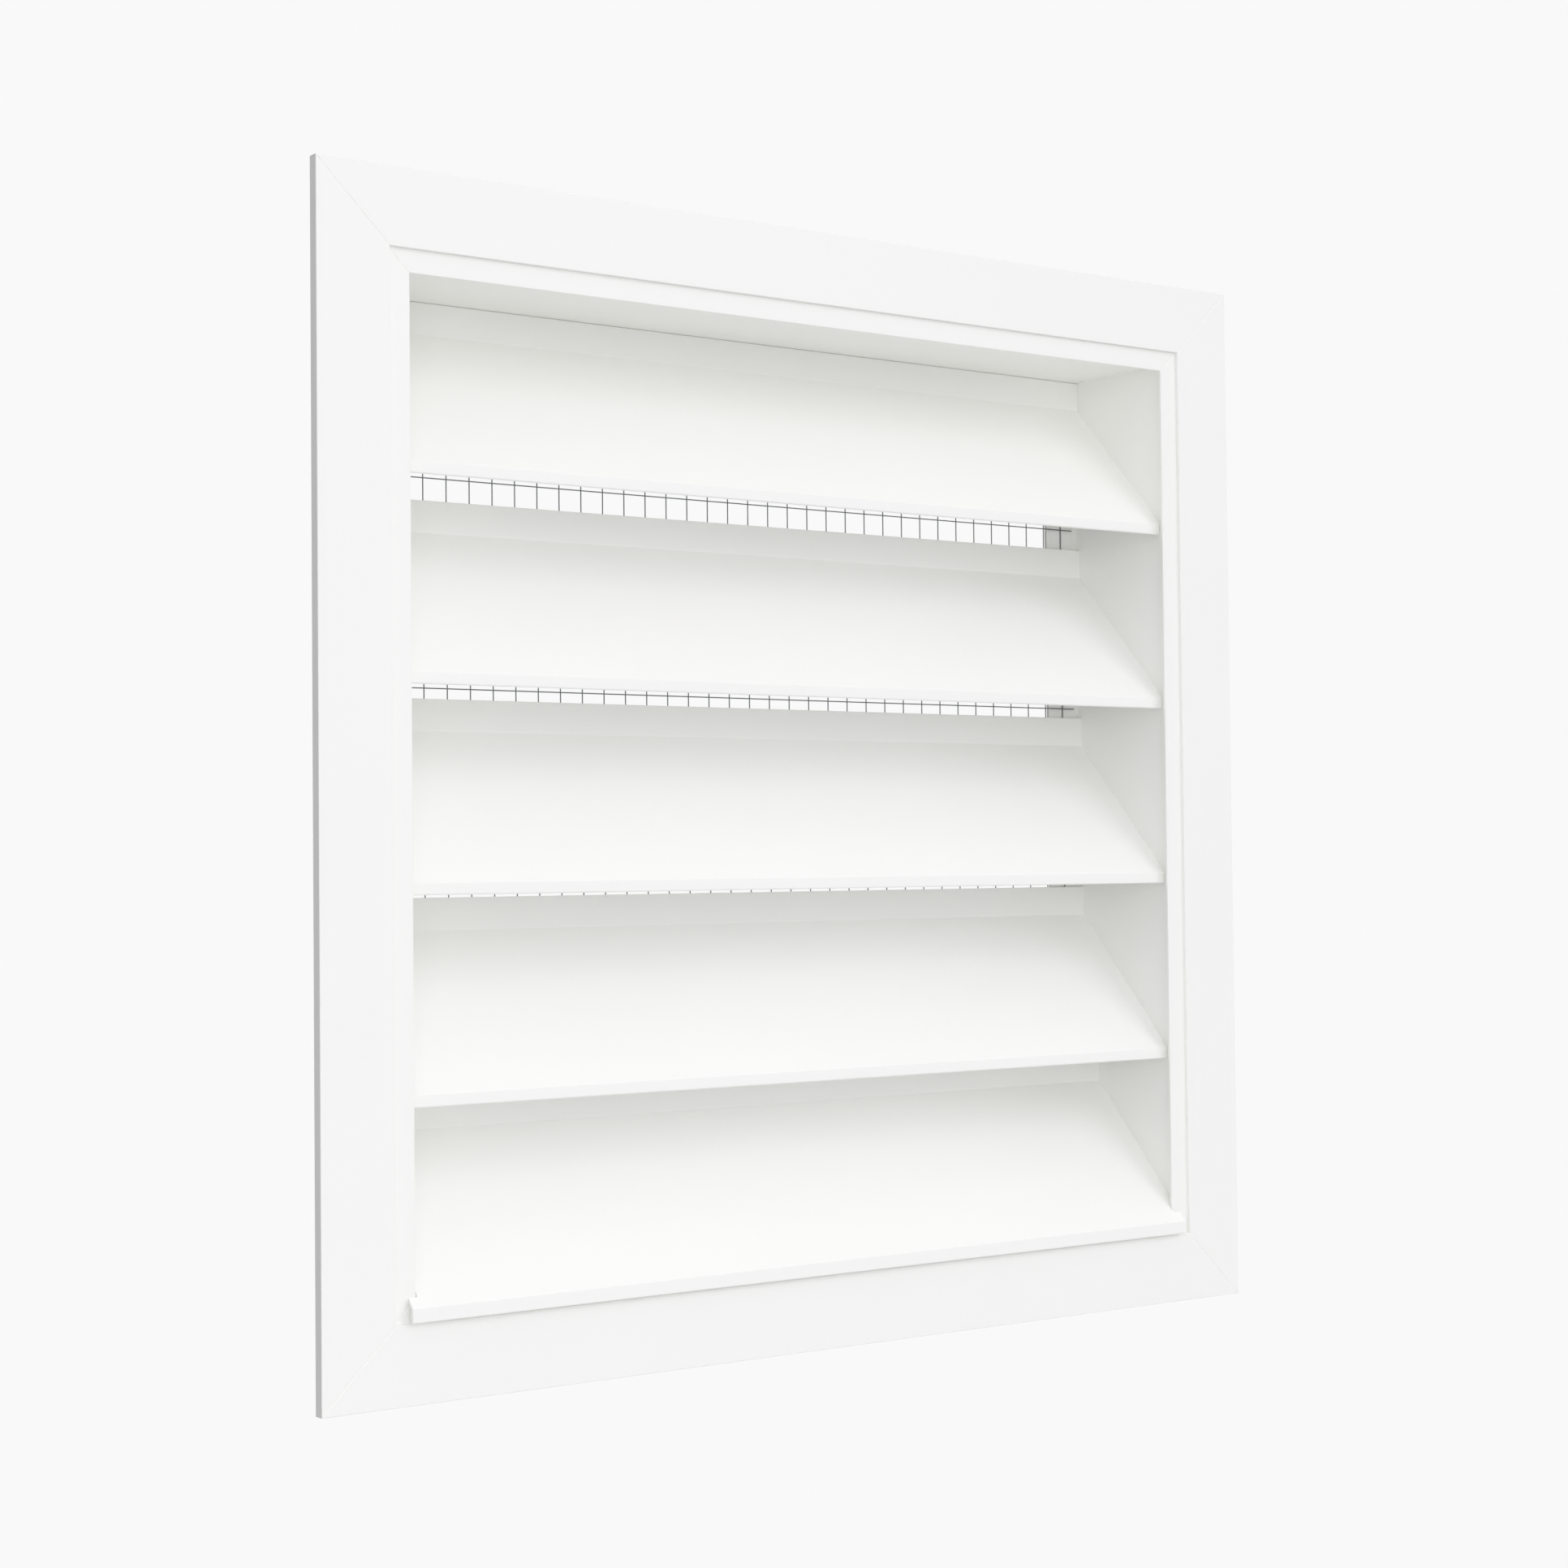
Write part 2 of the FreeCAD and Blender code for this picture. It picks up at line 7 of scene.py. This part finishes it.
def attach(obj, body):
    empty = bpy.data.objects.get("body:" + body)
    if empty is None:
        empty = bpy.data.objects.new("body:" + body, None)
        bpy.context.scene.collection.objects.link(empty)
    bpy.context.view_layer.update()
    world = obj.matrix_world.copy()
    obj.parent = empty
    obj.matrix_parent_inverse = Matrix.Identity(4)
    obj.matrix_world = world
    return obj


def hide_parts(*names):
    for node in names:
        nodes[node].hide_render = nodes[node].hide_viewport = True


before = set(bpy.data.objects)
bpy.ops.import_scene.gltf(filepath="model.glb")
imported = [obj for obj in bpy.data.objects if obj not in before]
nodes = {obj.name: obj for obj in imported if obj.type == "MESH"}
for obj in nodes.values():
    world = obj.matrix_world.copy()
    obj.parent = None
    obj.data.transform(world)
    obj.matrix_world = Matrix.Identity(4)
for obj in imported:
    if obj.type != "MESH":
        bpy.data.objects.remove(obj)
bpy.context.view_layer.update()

# Camera. The louvre is seen from its left and from a little below its middle,
# at the height of an eye across a room. Distances are from the middle of the
# plane in which the flange meets the wall.
CAMERA_PLACE = Vector((-0.84271, -1.15182, -0.03956))
CAMERA_RIGHT = Vector((0.815268, -0.579000, -0.009848))
CAMERA_UP = Vector((-0.008792, -0.029379, 0.999530))
CAMERA_AHEAD = Vector((0.579017, 0.814798, 0.029042))
FOCAL_LENGTH_MM = 62.894
SENSOR_WIDTH_MM = 36.0

camera_data = bpy.data.cameras.new("camera")
camera_data.sensor_width = SENSOR_WIDTH_MM
camera_data.lens = FOCAL_LENGTH_MM
camera = bpy.data.objects.new("camera", camera_data)
bpy.context.collection.objects.link(camera)
turn = Matrix((CAMERA_RIGHT, CAMERA_UP, -CAMERA_AHEAD)).transposed()
camera.matrix_world = Matrix.Translation(CAMERA_PLACE) @ turn.to_4x4()
bpy.context.scene.camera = camera


# Frame. Four lengths of one aluminium extrusion, mitred at the corners and held
# by cleats, then coated with a white polyester powder and stoved. The coat flows
# out to a satin skin with a slight orange peel.
POWDER_WHITE = "#FAFBF8"
POWDER_WHITE_THIN = "#F9F9F6"
POWDER_ROUGHNESS = 0.42
POWDER_ROUGHNESS_SPREAD = 0.03
POWDER_IOR = 1.5
# Real orange peel is about 1 mm across. It is drawn at 2.5 mm so that it shows.
ORANGE_PEEL_M = 0.0025
ORANGE_PEEL_DEPTH_M = 0.000004
ORANGE_PEEL_STRENGTH = 0.6
# The coat is a little thicker in some places, as the spray gun leaves it.
CLOUD_M = 0.09


def linear(code):
    """An sRGB hex colour as the linear numbers that a shader takes."""
    channels = []
    for start in (1, 3, 5):
        value = int(code[start:start + 2], 16) / 255.0
        dark = value <= 0.04045
        channels.append(value / 12.92 if dark else ((value + 0.055) / 1.055) ** 2.4)
    return (*channels, 1.0)


def add_node(tree, kind, settings=None, links=None):
    """Add one node. Settings are its properties or input values, links its sources."""
    node = tree.nodes.new(kind)
    for name, value in (settings or {}).items():
        if isinstance(name, str) and hasattr(node, name):
            setattr(node, name, value)
        else:
            node.inputs[name].default_value = value
    for name, source in (links or {}).items():
        tree.links.new(source, node.inputs[name])
    return node


def new_material(name):
    """An empty node material and its tree."""
    material = bpy.data.materials.new(name)
    material.use_nodes = True
    material.node_tree.nodes.clear()
    return material, material.node_tree


def set_material(piece, material):
    """Give every slot of a piece the same material."""
    if not piece.material_slots:
        piece.data.materials.append(material)
    for place in piece.material_slots:
        place.material = material


powder_coat, tree = new_material("white_polyester_powder_coat")
place = add_node(tree, "ShaderNodeTexCoord").outputs["Object"]
cloud = add_node(tree, "ShaderNodeTexNoise", {
    "Scale": 1 / CLOUD_M, "Detail": 2.0}, {"Vector": place})
tint = add_node(tree, "ShaderNodeMix", {
    "data_type": "RGBA", 6: linear(POWDER_WHITE_THIN), 7: linear(POWDER_WHITE)}, {
    0: cloud.outputs[0]})
peel = add_node(tree, "ShaderNodeTexNoise", {
    "Scale": 1 / ORANGE_PEEL_M, "Detail": 1.0, "Roughness": 0.4}, {"Vector": place})
relief = add_node(tree, "ShaderNodeBump", {
    "Strength": ORANGE_PEEL_STRENGTH, "Distance": ORANGE_PEEL_DEPTH_M}, {
    "Height": peel.outputs[0]})
gloss = add_node(tree, "ShaderNodeMapRange", {
    "To Min": POWDER_ROUGHNESS - POWDER_ROUGHNESS_SPREAD,
    "To Max": POWDER_ROUGHNESS + POWDER_ROUGHNESS_SPREAD}, {"Value": cloud.outputs[0]})
coat = add_node(tree, "ShaderNodeBsdfPrincipled", {"IOR": POWDER_IOR}, {
    "Base Color": tint.outputs[2], "Roughness": gloss.outputs[0], "Normal": relief.outputs[0]})
add_node(tree, "ShaderNodeOutputMaterial", None, {"Surface": coat.outputs[0]})

for name in ("frame_top", "frame_bottom", "frame_left", "frame_right"):
    set_material(nodes[name], powder_coat)


# Blades. Four louvre blades and the sill blade are one aluminium extrusion, cut
# to length, notched at the ends and coated with the frame's powder. Screws
# through the side lengths hold them in their ports.
BLADE_SMOOTH_ANGLE = math.radians(30)
# The sill blade's nose reaches further down than the others do, so that it hides
# the recess behind the flange. All of the nose's foot lies below this height.
NOSE_FOOT_Z = -0.2494
SILL_NOSE_DROP = 0.00115
SAME_CORNER_M = 0.000001


def select_only(*pieces):
    """Select these pieces and no other, with the first one active."""
    bpy.ops.object.select_all(action="DESELECT")
    for piece in pieces:
        piece.select_set(True)
    bpy.context.view_layer.objects.active = pieces[0]


def merge_corners(distance):
    """Merge the active piece's corners that nearly meet, and stay in edit mode."""
    bpy.ops.object.mode_set(mode="EDIT")
    bpy.ops.mesh.select_all(action="SELECT")
    bpy.ops.mesh.remove_doubles(threshold=distance)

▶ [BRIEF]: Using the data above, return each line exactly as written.

▶ [ANSWER TO THE PROBLEM]:
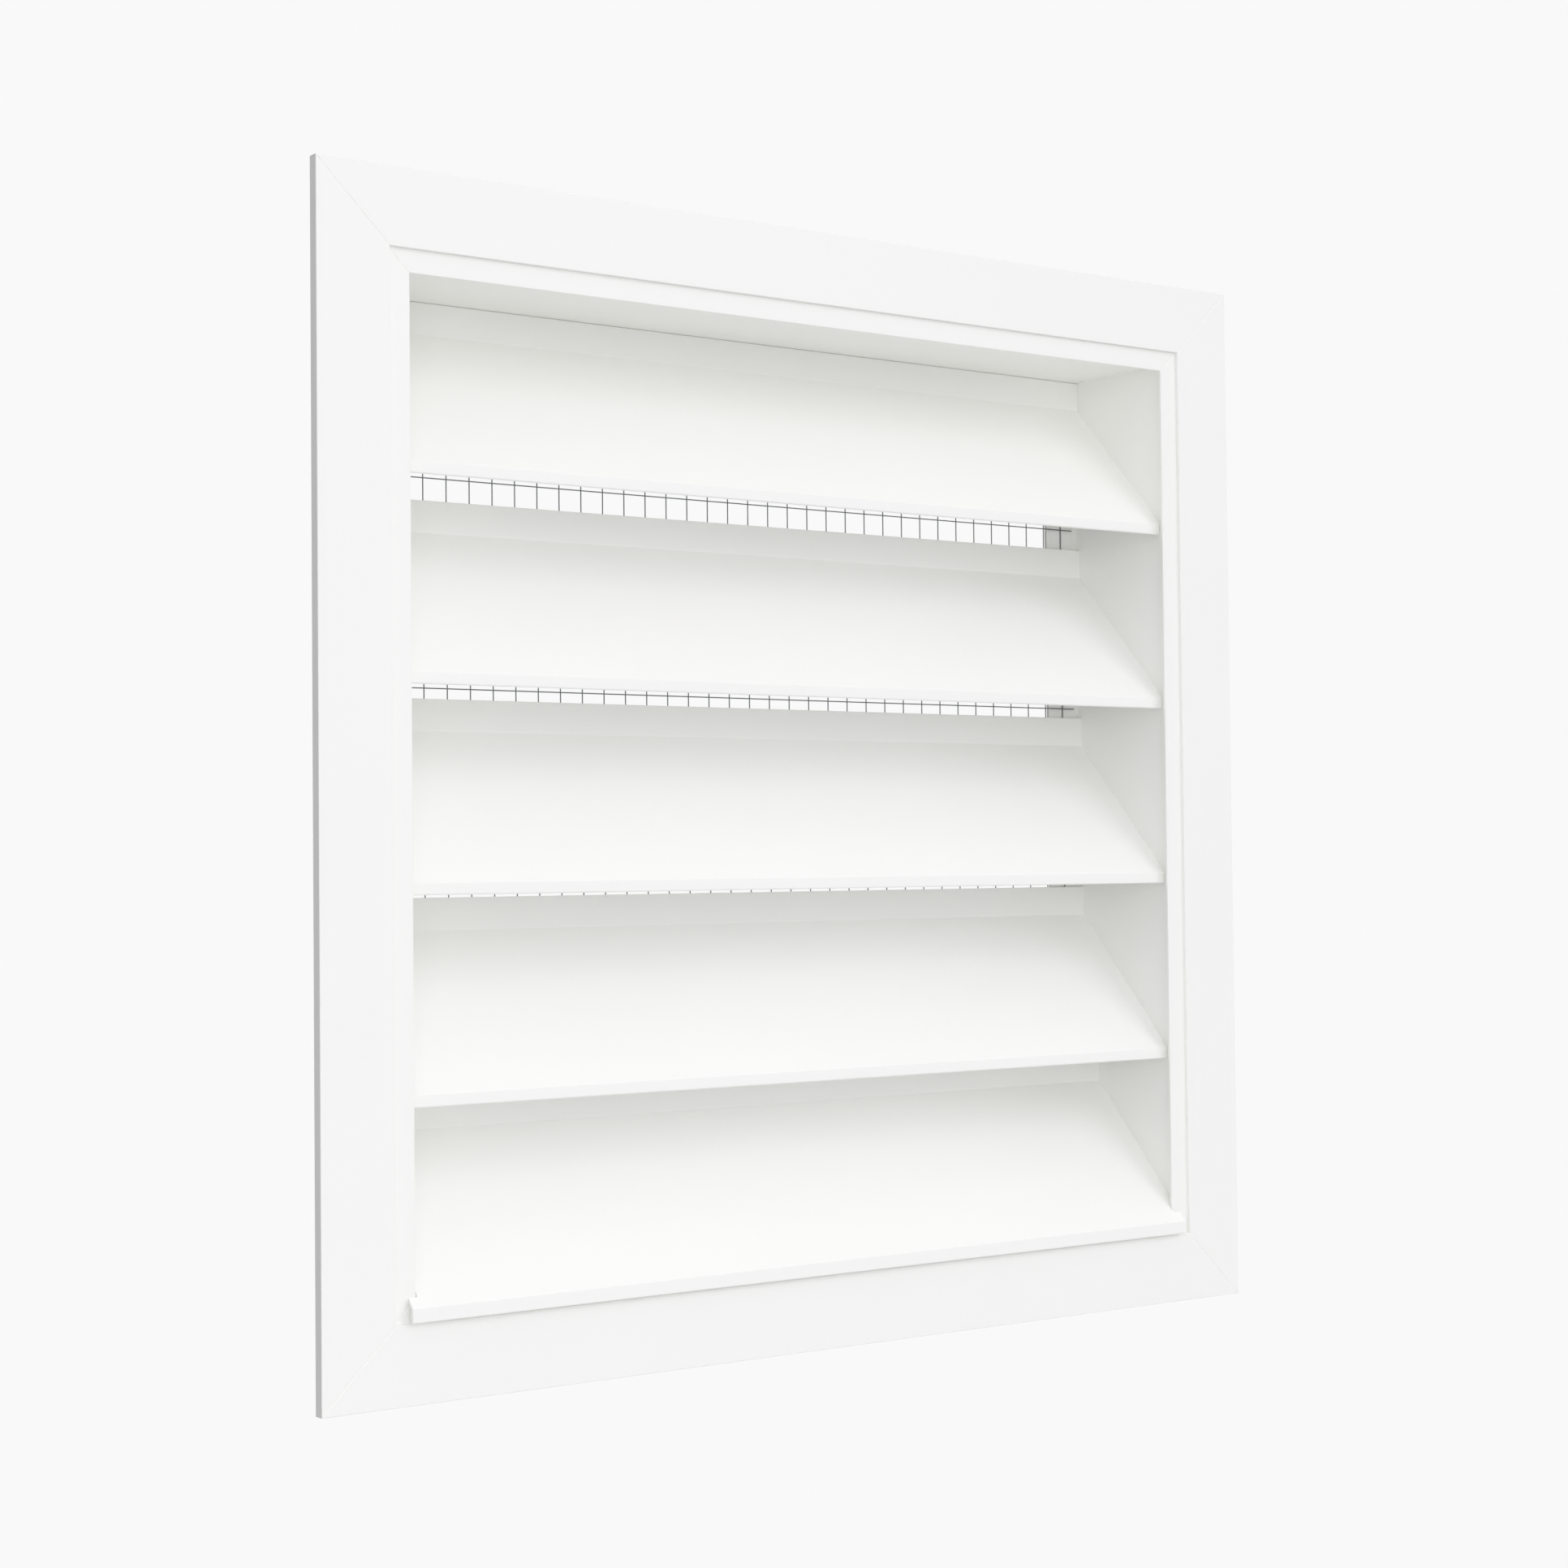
Write part 2 of the FreeCAD and Blender code for this picture. It picks up at line 7 of scene.py. This part finishes it.
def attach(obj, body):
    empty = bpy.data.objects.get("body:" + body)
    if empty is None:
        empty = bpy.data.objects.new("body:" + body, None)
        bpy.context.scene.collection.objects.link(empty)
    bpy.context.view_layer.update()
    world = obj.matrix_world.copy()
    obj.parent = empty
    obj.matrix_parent_inverse = Matrix.Identity(4)
    obj.matrix_world = world
    return obj


def hide_parts(*names):
    for node in names:
        nodes[node].hide_render = nodes[node].hide_viewport = True


before = set(bpy.data.objects)
bpy.ops.import_scene.gltf(filepath="model.glb")
imported = [obj for obj in bpy.data.objects if obj not in before]
nodes = {obj.name: obj for obj in imported if obj.type == "MESH"}
for obj in nodes.values():
    world = obj.matrix_world.copy()
    obj.parent = None
    obj.data.transform(world)
    obj.matrix_world = Matrix.Identity(4)
for obj in imported:
    if obj.type != "MESH":
        bpy.data.objects.remove(obj)
bpy.context.view_layer.update()

# Camera. The louvre is seen from its left and from a little below its middle,
# at the height of an eye across a room. Distances are from the middle of the
# plane in which the flange meets the wall.
CAMERA_PLACE = Vector((-0.84271, -1.15182, -0.03956))
CAMERA_RIGHT = Vector((0.815268, -0.579000, -0.009848))
CAMERA_UP = Vector((-0.008792, -0.029379, 0.999530))
CAMERA_AHEAD = Vector((0.579017, 0.814798, 0.029042))
FOCAL_LENGTH_MM = 62.894
SENSOR_WIDTH_MM = 36.0

camera_data = bpy.data.cameras.new("camera")
camera_data.sensor_width = SENSOR_WIDTH_MM
camera_data.lens = FOCAL_LENGTH_MM
camera = bpy.data.objects.new("camera", camera_data)
bpy.context.collection.objects.link(camera)
turn = Matrix((CAMERA_RIGHT, CAMERA_UP, -CAMERA_AHEAD)).transposed()
camera.matrix_world = Matrix.Translation(CAMERA_PLACE) @ turn.to_4x4()
bpy.context.scene.camera = camera


# Frame. Four lengths of one aluminium extrusion, mitred at the corners and held
# by cleats, then coated with a white polyester powder and stoved. The coat flows
# out to a satin skin with a slight orange peel.
POWDER_WHITE = "#FAFBF8"
POWDER_WHITE_THIN = "#F9F9F6"
POWDER_ROUGHNESS = 0.42
POWDER_ROUGHNESS_SPREAD = 0.03
POWDER_IOR = 1.5
# Real orange peel is about 1 mm across. It is drawn at 2.5 mm so that it shows.
ORANGE_PEEL_M = 0.0025
ORANGE_PEEL_DEPTH_M = 0.000004
ORANGE_PEEL_STRENGTH = 0.6
# The coat is a little thicker in some places, as the spray gun leaves it.
CLOUD_M = 0.09


def linear(code):
    """An sRGB hex colour as the linear numbers that a shader takes."""
    channels = []
    for start in (1, 3, 5):
        value = int(code[start:start + 2], 16) / 255.0
        dark = value <= 0.04045
        channels.append(value / 12.92 if dark else ((value + 0.055) / 1.055) ** 2.4)
    return (*channels, 1.0)


def add_node(tree, kind, settings=None, links=None):
    """Add one node. Settings are its properties or input values, links its sources."""
    node = tree.nodes.new(kind)
    for name, value in (settings or {}).items():
        if isinstance(name, str) and hasattr(node, name):
            setattr(node, name, value)
        else:
            node.inputs[name].default_value = value
    for name, source in (links or {}).items():
        tree.links.new(source, node.inputs[name])
    return node


def new_material(name):
    """An empty node material and its tree."""
    material = bpy.data.materials.new(name)
    material.use_nodes = True
    material.node_tree.nodes.clear()
    return material, material.node_tree


def set_material(piece, material):
    """Give every slot of a piece the same material."""
    if not piece.material_slots:
        piece.data.materials.append(material)
    for place in piece.material_slots:
        place.material = material


powder_coat, tree = new_material("white_polyester_powder_coat")
place = add_node(tree, "ShaderNodeTexCoord").outputs["Object"]
cloud = add_node(tree, "ShaderNodeTexNoise", {
    "Scale": 1 / CLOUD_M, "Detail": 2.0}, {"Vector": place})
tint = add_node(tree, "ShaderNodeMix", {
    "data_type": "RGBA", 6: linear(POWDER_WHITE_THIN), 7: linear(POWDER_WHITE)}, {
    0: cloud.outputs[0]})
peel = add_node(tree, "ShaderNodeTexNoise", {
    "Scale": 1 / ORANGE_PEEL_M, "Detail": 1.0, "Roughness": 0.4}, {"Vector": place})
relief = add_node(tree, "ShaderNodeBump", {
    "Strength": ORANGE_PEEL_STRENGTH, "Distance": ORANGE_PEEL_DEPTH_M}, {
    "Height": peel.outputs[0]})
gloss = add_node(tree, "ShaderNodeMapRange", {
    "To Min": POWDER_ROUGHNESS - POWDER_ROUGHNESS_SPREAD,
    "To Max": POWDER_ROUGHNESS + POWDER_ROUGHNESS_SPREAD}, {"Value": cloud.outputs[0]})
coat = add_node(tree, "ShaderNodeBsdfPrincipled", {"IOR": POWDER_IOR}, {
    "Base Color": tint.outputs[2], "Roughness": gloss.outputs[0], "Normal": relief.outputs[0]})
add_node(tree, "ShaderNodeOutputMaterial", None, {"Surface": coat.outputs[0]})

for name in ("frame_top", "frame_bottom", "frame_left", "frame_right"):
    set_material(nodes[name], powder_coat)


# Blades. Four louvre blades and the sill blade are one aluminium extrusion, cut
# to length, notched at the ends and coated with the frame's powder. Screws
# through the side lengths hold them in their ports.
BLADE_SMOOTH_ANGLE = math.radians(30)
# The sill blade's nose reaches further down than the others do, so that it hides
# the recess behind the flange. All of the nose's foot lies below this height.
NOSE_FOOT_Z = -0.2494
SILL_NOSE_DROP = 0.00115
SAME_CORNER_M = 0.000001


def select_only(*pieces):
    """Select these pieces and no other, with the first one active."""
    bpy.ops.object.select_all(action="DESELECT")
    for piece in pieces:
        piece.select_set(True)
    bpy.context.view_layer.objects.active = pieces[0]


def merge_corners(distance):
    """Merge the active piece's corners that nearly meet, and stay in edit mode."""
    bpy.ops.object.mode_set(mode="EDIT")
    bpy.ops.mesh.select_all(action="SELECT")
    bpy.ops.mesh.remove_doubles(threshold=distance)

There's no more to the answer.